Mystery murder - suspense - coming of age - occasional cuisine meals to remember-
Nature at its best...
Gulls as friends...
Loneliness...heartbreaking sadness -
A little romance...
Completely captivating: story & prose!!!!
*Delia Owens* will soon be a household name to readers.
What in the world will she write next?
I'm typically skeptical of books that are hyped to high heavens and end up on every book club list for months straight, not because they aren't worthy, but because I can let my expectations get the best of me and keep me from fully enjoying a wonderful book. This book exceeded my already high expectations; it emanates a quiet power, a slow drawing in and connection of reader to book, one that I found myself able to get lost in due to the lush atmosphere and the depth of emotion.

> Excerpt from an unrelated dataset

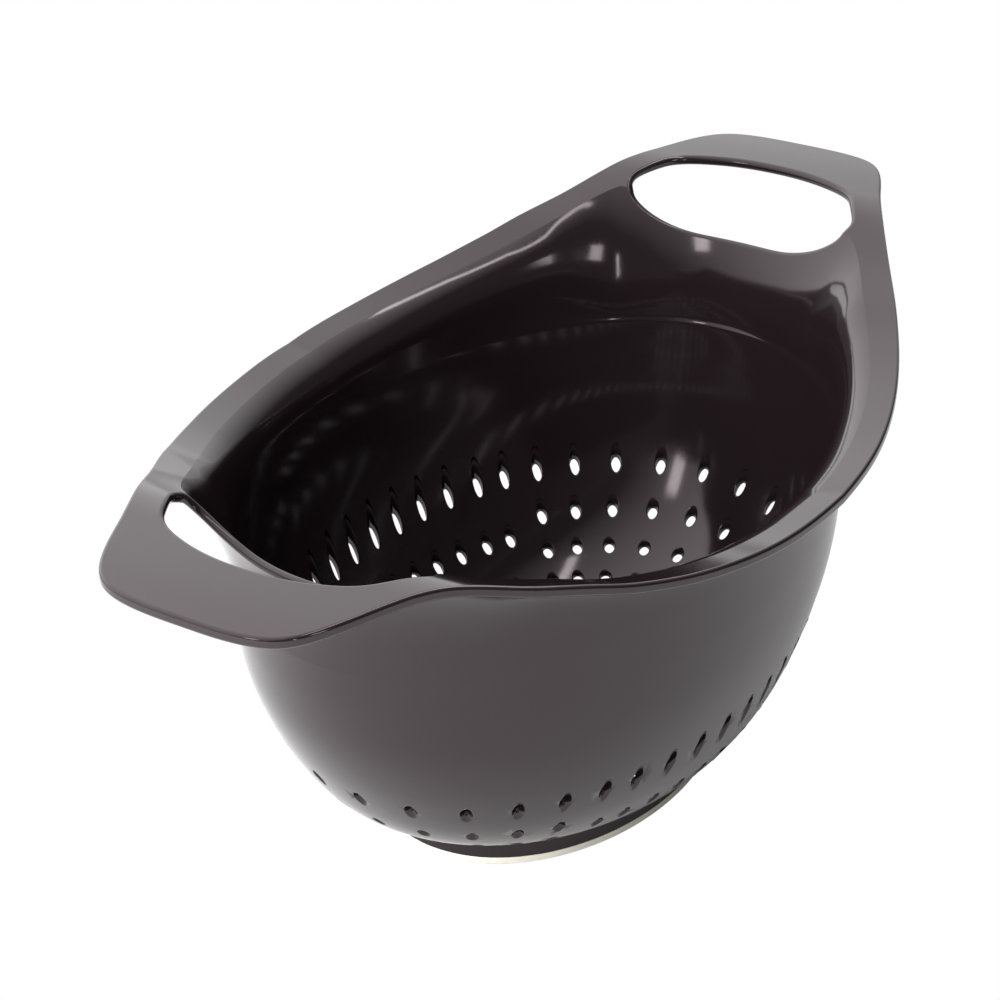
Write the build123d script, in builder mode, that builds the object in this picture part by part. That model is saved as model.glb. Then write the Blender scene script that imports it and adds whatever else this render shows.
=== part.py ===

I can see now why this book is getting so much attention, and am thrilled to see that for once the hype train was right on track.
there are currently 582 people waiting for this book at my library. at first i thought that notification was a glitch; but then i read this, this impossibly tender story, and now im shocked as to why the waitlist isnt twice that.
there is a reason this book has become so sought after, and it feels like a privilege to have experienced it. this is one of the most memorable coming-of-age stories i have read in quite some time. it is a story that proves the growth of a person and the cultivation of nature are not mutually exclusive. this book is a celebration of all life, human and mother earth alike.
there is a very special connection between kya and the environment which raised her. the elegant prose and lyrical depictions of the marshlands are so beautifully comforting, guiding the reader through kyas world, just as it guided her throughout life. i cannot describe what an intimate feeling it is, to see the world through kyas eyes. its so enlightening to see someone comprehend that even though there is a harshness to surviving, there is also immense wonder and beauty.
this story is as touching as it is inspiring. and i now have a very strong desire to take an evening walk, look at the stars, and just marvel at the world in which i live.